## Data section
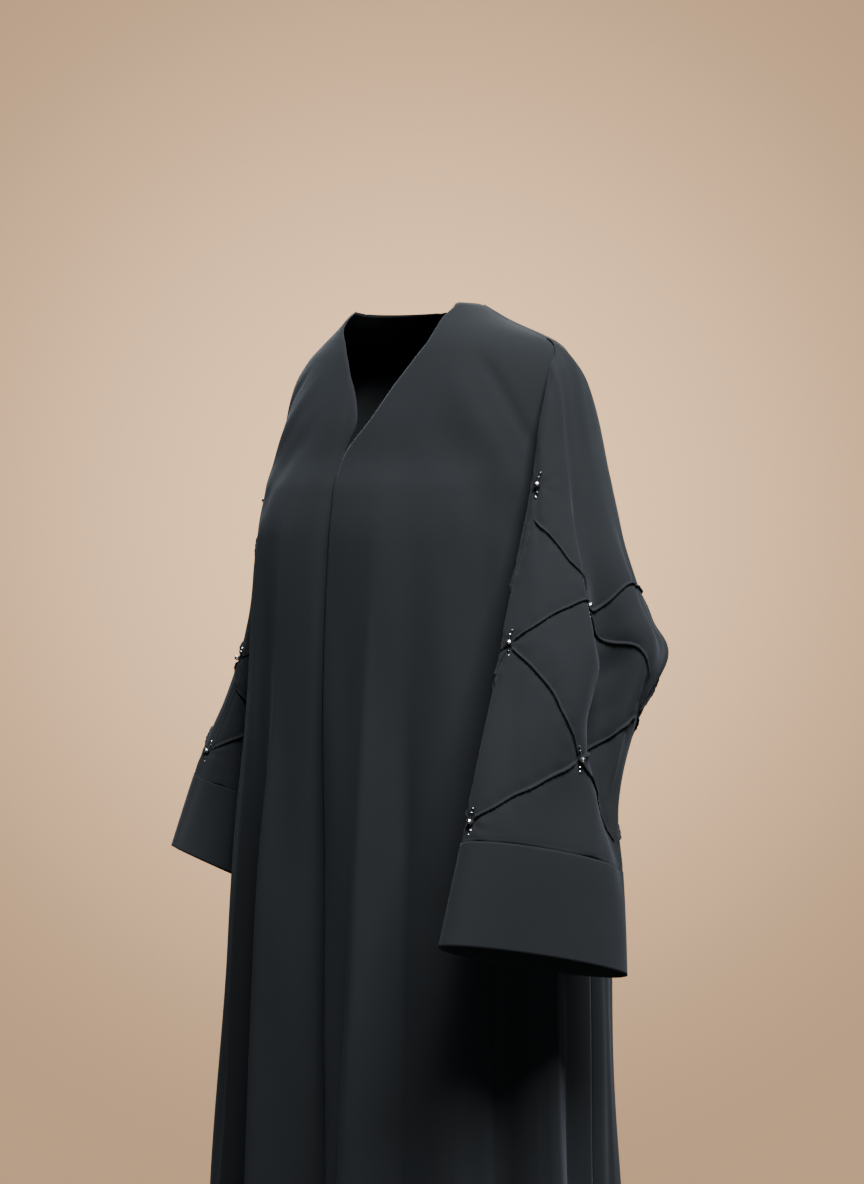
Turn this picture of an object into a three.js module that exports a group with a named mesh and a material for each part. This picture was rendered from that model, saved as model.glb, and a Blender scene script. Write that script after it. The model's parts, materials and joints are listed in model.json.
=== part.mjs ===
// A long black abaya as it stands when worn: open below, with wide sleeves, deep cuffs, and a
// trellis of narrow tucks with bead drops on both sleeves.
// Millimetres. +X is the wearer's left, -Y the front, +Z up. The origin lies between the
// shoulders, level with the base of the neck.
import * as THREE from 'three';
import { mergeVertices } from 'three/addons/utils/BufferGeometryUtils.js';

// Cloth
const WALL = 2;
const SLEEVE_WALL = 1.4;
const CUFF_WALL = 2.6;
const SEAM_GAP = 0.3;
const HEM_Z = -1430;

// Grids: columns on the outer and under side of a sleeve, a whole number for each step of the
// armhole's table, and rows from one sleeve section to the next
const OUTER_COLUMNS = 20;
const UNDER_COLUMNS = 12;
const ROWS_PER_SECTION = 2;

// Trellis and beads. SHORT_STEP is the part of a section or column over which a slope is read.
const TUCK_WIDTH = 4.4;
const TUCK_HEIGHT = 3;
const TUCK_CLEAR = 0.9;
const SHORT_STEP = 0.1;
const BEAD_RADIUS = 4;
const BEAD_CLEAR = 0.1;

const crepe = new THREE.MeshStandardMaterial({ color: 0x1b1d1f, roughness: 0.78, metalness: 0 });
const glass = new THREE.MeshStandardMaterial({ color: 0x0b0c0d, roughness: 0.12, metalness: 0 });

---

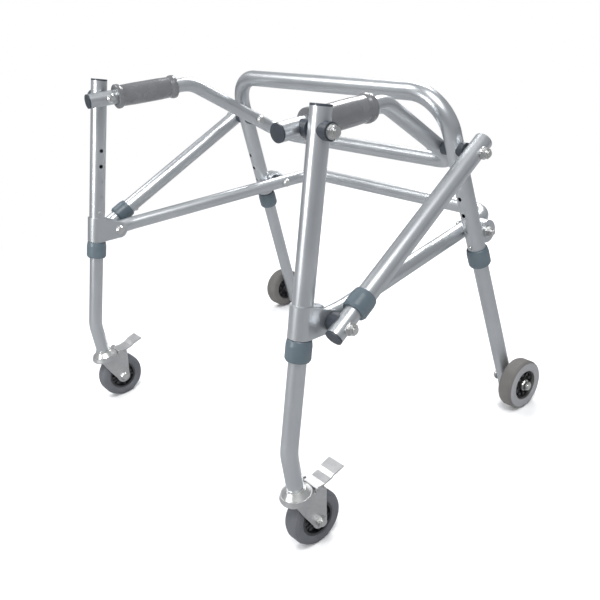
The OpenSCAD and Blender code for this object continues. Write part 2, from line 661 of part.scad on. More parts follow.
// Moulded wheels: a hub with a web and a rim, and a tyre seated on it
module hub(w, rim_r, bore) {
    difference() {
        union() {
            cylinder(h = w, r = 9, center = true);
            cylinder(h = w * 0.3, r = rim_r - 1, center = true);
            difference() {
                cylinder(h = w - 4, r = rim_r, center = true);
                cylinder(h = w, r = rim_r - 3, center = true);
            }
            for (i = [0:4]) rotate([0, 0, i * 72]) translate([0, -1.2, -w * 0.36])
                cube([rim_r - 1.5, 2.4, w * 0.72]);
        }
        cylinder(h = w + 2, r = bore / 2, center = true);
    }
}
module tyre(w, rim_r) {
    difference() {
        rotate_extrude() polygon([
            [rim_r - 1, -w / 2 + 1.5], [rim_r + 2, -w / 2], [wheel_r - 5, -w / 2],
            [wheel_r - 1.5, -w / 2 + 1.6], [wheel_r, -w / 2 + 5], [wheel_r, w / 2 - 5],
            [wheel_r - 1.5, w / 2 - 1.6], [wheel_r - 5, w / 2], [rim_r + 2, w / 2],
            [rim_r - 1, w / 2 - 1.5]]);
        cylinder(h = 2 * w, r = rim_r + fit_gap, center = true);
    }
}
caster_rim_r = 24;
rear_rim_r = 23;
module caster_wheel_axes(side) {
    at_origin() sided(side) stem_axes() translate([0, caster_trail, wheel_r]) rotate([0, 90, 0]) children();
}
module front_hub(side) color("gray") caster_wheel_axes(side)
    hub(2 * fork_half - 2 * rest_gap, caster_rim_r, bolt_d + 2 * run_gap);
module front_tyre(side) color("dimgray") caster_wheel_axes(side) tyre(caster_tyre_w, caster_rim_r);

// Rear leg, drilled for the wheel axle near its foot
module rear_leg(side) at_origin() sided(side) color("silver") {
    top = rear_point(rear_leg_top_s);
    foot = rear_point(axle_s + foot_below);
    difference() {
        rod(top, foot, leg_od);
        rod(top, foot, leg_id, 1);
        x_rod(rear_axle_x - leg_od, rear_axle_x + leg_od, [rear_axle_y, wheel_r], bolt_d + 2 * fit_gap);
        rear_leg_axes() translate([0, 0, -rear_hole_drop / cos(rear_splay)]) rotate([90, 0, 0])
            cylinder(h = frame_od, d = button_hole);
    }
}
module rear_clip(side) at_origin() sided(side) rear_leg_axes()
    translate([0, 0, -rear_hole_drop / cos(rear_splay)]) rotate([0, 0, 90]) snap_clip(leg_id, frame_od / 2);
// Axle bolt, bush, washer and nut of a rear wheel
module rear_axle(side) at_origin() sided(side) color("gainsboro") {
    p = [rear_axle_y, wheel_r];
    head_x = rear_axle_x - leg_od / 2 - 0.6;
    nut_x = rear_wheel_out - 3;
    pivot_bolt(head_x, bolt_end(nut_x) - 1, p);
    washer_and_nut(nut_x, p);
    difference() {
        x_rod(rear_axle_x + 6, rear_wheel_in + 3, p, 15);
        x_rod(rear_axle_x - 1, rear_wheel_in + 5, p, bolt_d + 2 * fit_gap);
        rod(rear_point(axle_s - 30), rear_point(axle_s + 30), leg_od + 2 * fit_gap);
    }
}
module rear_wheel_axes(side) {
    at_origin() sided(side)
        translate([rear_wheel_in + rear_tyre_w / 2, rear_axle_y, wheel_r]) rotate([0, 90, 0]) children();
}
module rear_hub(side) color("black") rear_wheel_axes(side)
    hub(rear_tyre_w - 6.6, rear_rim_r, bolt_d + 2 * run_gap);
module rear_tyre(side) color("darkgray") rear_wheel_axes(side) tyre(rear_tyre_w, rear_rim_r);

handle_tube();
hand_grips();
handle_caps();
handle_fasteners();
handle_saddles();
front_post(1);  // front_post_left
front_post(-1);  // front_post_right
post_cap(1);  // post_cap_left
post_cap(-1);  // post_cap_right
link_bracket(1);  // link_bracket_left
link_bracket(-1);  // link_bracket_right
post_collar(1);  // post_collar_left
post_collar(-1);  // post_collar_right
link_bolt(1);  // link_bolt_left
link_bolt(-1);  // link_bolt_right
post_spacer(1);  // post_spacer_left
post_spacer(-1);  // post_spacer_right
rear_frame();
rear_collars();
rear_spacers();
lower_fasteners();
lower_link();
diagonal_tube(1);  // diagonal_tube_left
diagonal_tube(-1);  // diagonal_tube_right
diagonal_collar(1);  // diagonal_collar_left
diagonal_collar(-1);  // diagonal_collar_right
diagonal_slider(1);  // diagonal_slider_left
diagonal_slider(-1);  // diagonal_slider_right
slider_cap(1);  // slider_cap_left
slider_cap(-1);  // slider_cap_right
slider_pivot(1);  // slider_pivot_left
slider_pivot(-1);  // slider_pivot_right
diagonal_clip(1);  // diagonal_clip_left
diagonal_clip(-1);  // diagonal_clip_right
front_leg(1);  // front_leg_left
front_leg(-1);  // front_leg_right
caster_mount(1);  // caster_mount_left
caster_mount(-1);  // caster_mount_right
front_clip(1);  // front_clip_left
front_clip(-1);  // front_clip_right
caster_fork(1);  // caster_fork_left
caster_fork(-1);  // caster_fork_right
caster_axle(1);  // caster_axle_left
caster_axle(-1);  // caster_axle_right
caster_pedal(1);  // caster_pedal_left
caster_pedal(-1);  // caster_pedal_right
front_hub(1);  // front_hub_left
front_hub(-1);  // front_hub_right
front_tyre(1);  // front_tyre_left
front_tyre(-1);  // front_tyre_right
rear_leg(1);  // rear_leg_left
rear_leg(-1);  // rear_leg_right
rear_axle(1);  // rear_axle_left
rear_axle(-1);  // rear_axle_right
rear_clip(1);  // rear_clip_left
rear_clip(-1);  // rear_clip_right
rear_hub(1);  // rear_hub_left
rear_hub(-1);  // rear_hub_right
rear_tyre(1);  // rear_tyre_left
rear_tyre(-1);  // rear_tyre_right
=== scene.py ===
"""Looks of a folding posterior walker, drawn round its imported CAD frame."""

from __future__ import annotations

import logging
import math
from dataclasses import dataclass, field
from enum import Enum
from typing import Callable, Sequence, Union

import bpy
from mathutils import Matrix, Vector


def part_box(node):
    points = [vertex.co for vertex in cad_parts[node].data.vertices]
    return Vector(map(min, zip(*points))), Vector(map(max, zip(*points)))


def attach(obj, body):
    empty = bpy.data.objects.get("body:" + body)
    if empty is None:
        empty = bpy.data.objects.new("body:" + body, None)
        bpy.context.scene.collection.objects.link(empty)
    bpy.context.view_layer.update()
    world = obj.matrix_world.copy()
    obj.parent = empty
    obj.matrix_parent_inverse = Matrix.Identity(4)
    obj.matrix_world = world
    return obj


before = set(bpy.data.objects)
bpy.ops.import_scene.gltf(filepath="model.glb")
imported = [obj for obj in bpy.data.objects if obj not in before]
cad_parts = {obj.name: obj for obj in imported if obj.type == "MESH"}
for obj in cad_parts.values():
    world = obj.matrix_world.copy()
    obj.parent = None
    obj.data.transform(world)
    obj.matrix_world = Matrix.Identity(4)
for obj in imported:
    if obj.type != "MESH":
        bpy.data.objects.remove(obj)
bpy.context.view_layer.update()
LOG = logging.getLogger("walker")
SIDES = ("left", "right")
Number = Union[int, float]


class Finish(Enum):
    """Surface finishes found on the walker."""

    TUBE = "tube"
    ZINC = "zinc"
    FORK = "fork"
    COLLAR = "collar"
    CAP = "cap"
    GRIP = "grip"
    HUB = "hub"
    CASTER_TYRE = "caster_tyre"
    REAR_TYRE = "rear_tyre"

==

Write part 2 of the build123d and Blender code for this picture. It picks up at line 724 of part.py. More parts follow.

## Requirements
Which lines include the word "empty"? Copy every one of them.

## Written answer
    empty = bpy.data.objects.get("body:" + body)
    if empty is None:
        empty = bpy.data.objects.new("body:" + body, None)
        bpy.context.scene.collection.objects.link(empty)
    obj.parent = empty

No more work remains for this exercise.